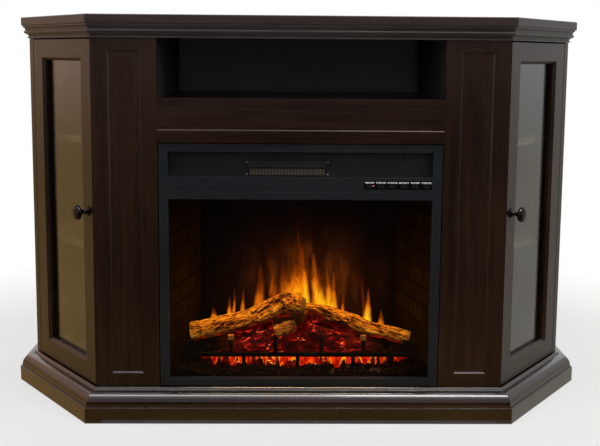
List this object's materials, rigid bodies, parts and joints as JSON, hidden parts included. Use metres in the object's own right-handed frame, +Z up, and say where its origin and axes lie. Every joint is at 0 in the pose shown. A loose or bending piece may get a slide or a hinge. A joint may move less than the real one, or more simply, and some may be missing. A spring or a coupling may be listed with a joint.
{
  "type": "corner electric fireplace cabinet",
  "caption": "Media cabinet with an electric fire in the middle, an open bay above it and glazed cupboards on chamfered front corners.",
  "frame": {"origin": "middle of the footprint on the floor", "axes": "+X to the right as seen from the front, +Y to the back, +Z up"},
  "size_m": [1.266, 0.403, 0.819],
  "materials": {
    "espresso_wood": "espresso stain under satin lacquer",
    "espresso_interior": "espresso melamine, matt",
    "hardboard": "dark printed hardboard, matt",
    "door_glass": "clear float glass",
    "knob_bronze": "dark oil-rubbed bronze, glossy",
    "hinge_nickel": "nickel plate",
    "case_steel": "black powder coat",
    "bezel_steel": "satin blue-black powder coat",
    "panel_plastic": "black gloss",
    "fire_glass": "clear tempered glass",
    "brick_print": "embossed dark brick pattern, matt",
    "screen_acrylic": "smoked acrylic that the flame image falls on",
    "coal_resin": "moulded translucent resin, lit red from below",
    "log_resin": "moulded bark, amber",
    "grate_iron": "matt black",
    "bright_metal": "bright rolled sheet",
    "motor_steel": "zinc plate"
  },
  "bodies": {
    "cabinet": {"top_panel": "espresso_wood", "crown_front": "espresso_wood", "crown_left": "espresso_wood", "crown_right": "espresso_wood", "pilaster_left": "espresso_wood", "pilaster_right": "espresso_wood", "side_panel_left": "espresso_wood", "side_panel_right": "espresso_wood", "media_shelf": "espresso_wood", "fascia_rail": "espresso_wood", "ledge_rail": "espresso_wood", "base_front": "espresso_wood", "base_left": "espresso_wood", "base_right": "espresso_wood", "partition_left": "espresso_interior", "partition_right": "espresso_interior", "bottom_panel": "espresso_interior", "base_rear_rail": "espresso_interior", "shelf_lower_left": "espresso_interior", "shelf_lower_right": "espresso_interior", "shelf_upper_left": "espresso_interior", "shelf_upper_right": "espresso_interior", "back_panel": "hardboard", "hinge_arm_lower_left": "hinge_nickel", "hinge_arm_lower_right": "hinge_nickel", "hinge_arm_upper_left": "hinge_nickel", "hinge_arm_upper_right": "hinge_nickel", "insert_casing": "case_steel", "outlet_grille": "case_steel", "insert_bezel": "bezel_steel", "control_panel": "panel_plastic", "cord_gland": "panel_plastic", "viewing_glass": "fire_glass", "firebox_liner": "brick_print", "flame_screen": "screen_acrylic", "ember_bed": "coal_resin", "log_left": "log_resin", "log_right": "log_resin", "grate": "grate_iron", "heater_element": "bright_metal", "rotor_motor": "motor_steel", "blower_motor": "motor_steel"},
    "door_left": {"door_frame_left": "espresso_wood", "door_glass_left": "door_glass", "door_knob_left": "knob_bronze", "hinge_cup_lower_left": "hinge_nickel", "hinge_cup_upper_left": "hinge_nickel"},
    "door_right": {"door_frame_right": "espresso_wood", "door_glass_right": "door_glass", "door_knob_right": "knob_bronze", "hinge_cup_lower_right": "hinge_nickel", "hinge_cup_upper_right": "hinge_nickel"},
    "key_1": {"key_1": "panel_plastic"},
    "key_2": {"key_2": "panel_plastic"},
    "key_3": {"key_3": "panel_plastic"},
    "key_4": {"key_4": "panel_plastic"},
    "key_5": {"key_5": "panel_plastic"},
    "key_6": {"key_6": "panel_plastic"},
    "flame_rotor": {"flame_rotor": "bright_metal"},
    "blower_wheel": {"blower_wheel": "bright_metal"}
  },
  "joints": [
    {"name": "door_left_hinge", "type": "hinge", "parent": "cabinet", "child": "door_left", "pos_m": [-0.58371, 0.03557, 0.42], "axis": [0, 0, -1], "range_deg": [0, 100]},
    {"name": "door_right_hinge", "type": "hinge", "parent": "cabinet", "child": "door_right", "pos_m": [0.58371, 0.03557, 0.42], "axis": [0, 0, 1], "range_deg": [0, 100]},
    {"name": "key_1_press", "type": "slide", "parent": "cabinet", "child": "key_1", "axis": [0, 1, 0], "range_m": [0, 0.0012], "stiffness_N_per_m": 400, "springref_m": -0.0005},
    {"name": "key_2_press", "type": "slide", "parent": "cabinet", "child": "key_2", "axis": [0, 1, 0], "range_m": [0, 0.0012], "stiffness_N_per_m": 400, "springref_m": -0.0005},
    {"name": "key_3_press", "type": "slide", "parent": "cabinet", "child": "key_3", "axis": [0, 1, 0], "range_m": [0, 0.0012], "stiffness_N_per_m": 400, "springref_m": -0.0005},
    {"name": "key_4_press", "type": "slide", "parent": "cabinet", "child": "key_4", "axis": [0, 1, 0], "range_m": [0, 0.0012], "stiffness_N_per_m": 400, "springref_m": -0.0005},
    {"name": "key_5_press", "type": "slide", "parent": "cabinet", "child": "key_5", "axis": [0, 1, 0], "range_m": [0, 0.0012], "stiffness_N_per_m": 400, "springref_m": -0.0005},
    {"name": "key_6_press", "type": "slide", "parent": "cabinet", "child": "key_6", "axis": [0, 1, 0], "range_m": [0, 0.0012], "stiffness_N_per_m": 400, "springref_m": -0.0005},
    {"name": "flame_rotor_spin", "type": "hinge", "parent": "cabinet", "child": "flame_rotor", "pos_m": [0, 0.0038, 0.1043], "axis": [1, 0, 0], "continuous": true},
    {"name": "blower_spin", "type": "hinge", "parent": "cabinet", "child": "blower_wheel", "pos_m": [-0.027, -0.0752, 0.5119], "axis": [1, 0, 0], "continuous": true}
  ]
}
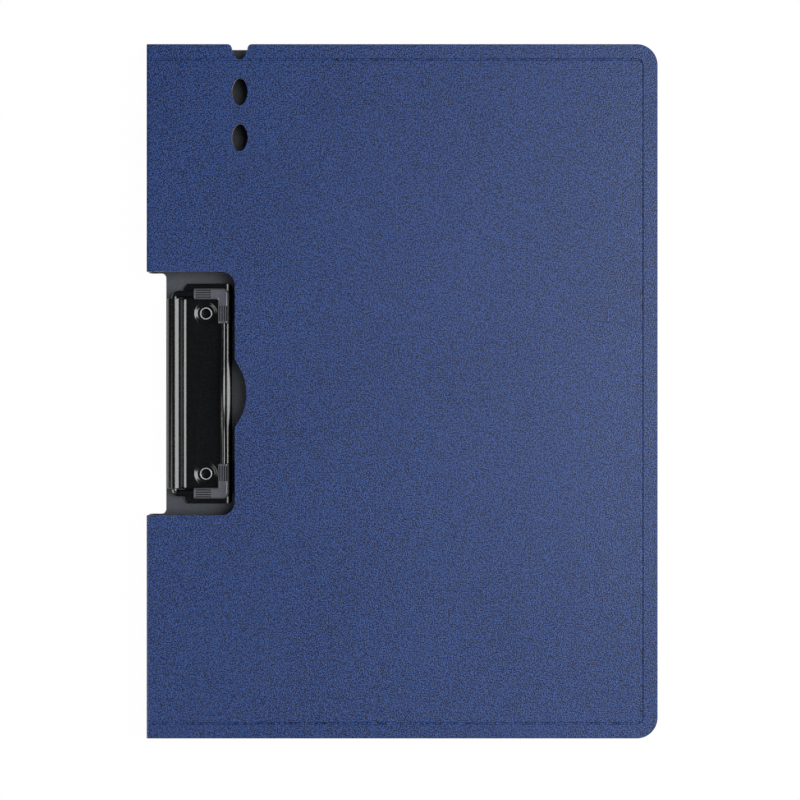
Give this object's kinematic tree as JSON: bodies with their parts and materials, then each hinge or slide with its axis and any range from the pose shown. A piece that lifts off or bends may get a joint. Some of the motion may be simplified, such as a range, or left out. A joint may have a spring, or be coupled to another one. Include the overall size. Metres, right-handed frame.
{
  "type": "folding clipboard",
  "caption": "Folding clipboard with stiffened covers creased at the spine, a sprung wire bail clip inside, a cut-out over the clip and a pen slot in the front cover.",
  "frame": {"origin": "middle of the closed folder's footprint, on the back cover's outer face that it rests on", "axes": "+X from the spine to the free edge, +Y up the page to the edge with the pen notch, +Z out of the back cover towards the front cover"},
  "size_m": [0.232, 0.315, 0.014],
  "materials": {
    "cover_sheet": "fine sand grain",
    "lining_sheet": "fine grain",
    "stiffener_board": "grey board",
    "clip_steel": "glossy black coat",
    "sleeve_plastic": "moulded, satin, with fine grip grooves"
  },
  "bodies": {
    "back_cover": {"back_cover_skin": "cover_sheet", "back_cover_board": "stiffener_board", "back_cover_lining": "lining_sheet", "clip_base_plate": "clip_steel", "clip_rivet_upper": "clip_steel", "clip_rivet_lower": "clip_steel"},
    "spine": {"spine_skin_upper": "cover_sheet", "spine_skin_lower": "cover_sheet", "spine_lining_upper": "lining_sheet", "spine_lining_lower": "lining_sheet"},
    "front_cover": {"front_cover_skin": "cover_sheet", "front_cover_board": "stiffener_board", "front_cover_lining": "lining_sheet"},
    "wire_bail": {"clip_wire": "clip_steel", "corner_sleeve_upper": "sleeve_plastic", "corner_sleeve_lower": "sleeve_plastic"}
  },
  "joints": [
    {"name": "back_crease", "type": "hinge", "parent": "back_cover", "child": "spine", "pos_m": [-0.1153, 0, 0.0007], "axis": [0, -1, 0], "range_deg": [0, 180]},
    {"name": "front_crease", "type": "hinge", "parent": "spine", "child": "front_cover", "pos_m": [-0.1153, 0, 0.0133], "axis": [0, -1, 0], "range_deg": [0, 180]},
    {"name": "bail_swing", "type": "hinge", "parent": "back_cover", "child": "wire_bail", "pos_m": [-0.1041, -0.001, 0.0068], "axis": [0, -1, 0], "range_deg": [0, 100], "stiffness_Nm_per_rad": 0.12, "springref_deg": -45.84}
  ]
}
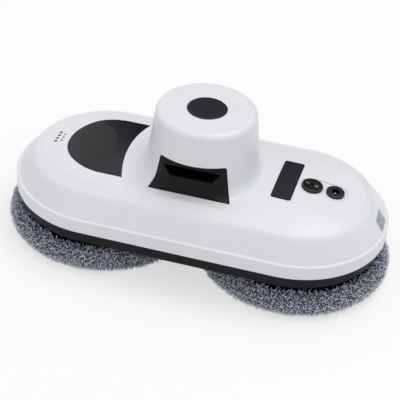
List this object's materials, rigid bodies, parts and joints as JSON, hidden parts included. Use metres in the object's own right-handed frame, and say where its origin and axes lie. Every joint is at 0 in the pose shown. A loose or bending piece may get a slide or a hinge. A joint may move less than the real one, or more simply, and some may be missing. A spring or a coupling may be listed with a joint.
{
  "type": "window cleaning robot",
  "caption": "Window cleaning robot with a rounded white body, a blower tower with black air vents, a rocker switch, and fluffy round pads that spin on geared discs.",
  "frame": {"origin": "on the glass, midway between the axes of the cleaning discs", "axes": "+X along the body toward the switch and the power socket, +Y across the body, +Z away from the glass"},
  "size_m": [0.2954, 0.1474, 0.1159],
  "materials": {
    "shell_white": "glossy white moulded plastic",
    "gloss_black": "polished black plastic",
    "black_plastic": "fine satin black moulded plastic",
    "ring_plastic": "light grey moulded plastic",
    "pile": "grey blue chenille microfibre pile",
    "gear_plastic": "natural gear plastic",
    "steel": "plain steel",
    "pinion_brass": "turned brass",
    "inner_plastic": "dark grey moulded plastic",
    "motor_can": "plated steel can",
    "seal_rubber": "soft black rubber",
    "impeller_plastic": "pale moulded plastic",
    "board_green": "green solder mask",
    "battery_wrap": "blue shrink wrap"
  },
  "bodies": {
    "base": {"top_cover": "shell_white", "tower_badge": "gloss_black", "front_vent": "black_plastic", "rear_vent": "black_plastic", "side_panel": "gloss_black", "switch_housing": "black_plastic", "socket_housing": "black_plastic", "socket_pin": "steel", "base_chassis": "black_plastic", "disc_bearing_left": "steel", "disc_bearing_right": "steel", "idler_pins": "steel", "gearbox_plate_left": "inner_plastic", "gearbox_plate_right": "inner_plastic", "drive_motor_left": "motor_can", "drive_motor_right": "motor_can", "hub_seal_left": "seal_rubber", "hub_seal_right": "seal_rubber", "suction_duct": "inner_plastic", "blower_housing": "inner_plastic", "diffuser_deck": "inner_plastic", "blower_motor": "motor_can", "motor_damper": "seal_rubber", "main_board": "board_green", "ir_receiver": "gloss_black", "buzzer": "black_plastic", "power_board": "board_green", "battery_tray": "inner_plastic", "battery_pack": "battery_wrap", "case_screws": "steel", "plate_screws": "steel", "duct_screws": "steel", "board_screws": "steel"},
    "disc_left": {"wheel_disc_left": "black_plastic", "drive_gear_left": "gear_plastic", "inlet_grille_left": "black_plastic", "cleaning_ring_left": "ring_plastic", "cloth_left": "pile"},
    "disc_right": {"wheel_disc_right": "black_plastic", "drive_gear_right": "gear_plastic", "inlet_grille_right": "black_plastic", "cleaning_ring_right": "ring_plastic", "cloth_right": "pile"},
    "idler_left": {"idler_gear_left": "gear_plastic"},
    "idler_right": {"idler_gear_right": "gear_plastic"},
    "pinion_left": {"motor_pinion_left": "pinion_brass"},
    "pinion_right": {"motor_pinion_right": "pinion_brass"},
    "rotor": {"impeller": "impeller_plastic", "blower_shaft": "steel"},
    "rocker": {"switch_rocker": "black_plastic"}
  },
  "joints": [
    {"name": "left_disc_spin", "type": "hinge", "parent": "base", "child": "disc_left", "pos_m": [-0.074, 0, 0], "axis": [0, 0, 1], "continuous": true},
    {"name": "left_idler_spin", "type": "hinge", "parent": "base", "child": "idler_left", "pos_m": [-0.02983, 0.0255, 0.027], "axis": [0, 0, 1], "continuous": true},
    {"name": "left_pinion_spin", "type": "hinge", "parent": "base", "child": "pinion_left", "pos_m": [-0.01344, 0.04503, 0.027], "axis": [0, 0, 1], "continuous": true},
    {"name": "right_disc_spin", "type": "hinge", "parent": "base", "child": "disc_right", "pos_m": [0.074, 0, 0], "axis": [0, 0, 1], "continuous": true},
    {"name": "right_idler_spin", "type": "hinge", "parent": "base", "child": "idler_right", "pos_m": [0.02983, -0.0255, 0.027], "axis": [0, 0, 1], "continuous": true},
    {"name": "right_pinion_spin", "type": "hinge", "parent": "base", "child": "pinion_right", "pos_m": [0.01344, -0.04503, 0.027], "axis": [0, 0, 1], "continuous": true},
    {"name": "impeller_spin", "type": "hinge", "parent": "base", "child": "rotor", "pos_m": [0, 0, 0.0494], "axis": [0, 0, 1], "continuous": true},
    {"name": "switch_tilt", "type": "hinge", "parent": "base", "child": "rocker", "pos_m": [0.08217, 0, 0.06678], "axis": [0, -1, 0], "range_deg": [0, 14]}
  ],
  "couplings": [
    {"joint": "left_idler_spin", "follows": "left_disc_spin", "ratio": -2.4},
    {"joint": "left_pinion_spin", "follows": "left_disc_spin", "ratio": 3.4286},
    {"joint": "right_idler_spin", "follows": "right_disc_spin", "ratio": -2.4},
    {"joint": "right_pinion_spin", "follows": "right_disc_spin", "ratio": 3.4286}
  ]
}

= = = = = = =

Search the preceding listing for the word "this" and pull out every line that holds it.

List this object's materials, rigid bodies, parts and joints as JSON, hidden parts included. Use metres in the object's own right-handed frame, +Z up, and say where its origin and axes lie. Every joint is at 0 in the pose shown. A loose or bending piece may get a slide or a hinge. A joint may move less than the real one, or more simply, and some may be missing. A spring or a coupling may be listed with a joint.
Give this object's kinematic tree as JSON: bodies with their parts and materials, then each hinge or slide with its axis and any range from the pose shown. A piece that lifts off or bends may get a joint. Some of the motion may be simplified, such as a range, or left out. A joint may have a spring, or be coupled to another one. Include the overall size. Metres, right-handed frame.
List this object's materials, rigid bodies, parts and joints as JSON, hidden parts included. Use metres in the object's own right-handed frame, and say where its origin and axes lie. Every joint is at 0 in the pose shown. A loose or bending piece may get a slide or a hinge. A joint may move less than the real one, or more simply, and some may be missing. A spring or a coupling may be listed with a joint.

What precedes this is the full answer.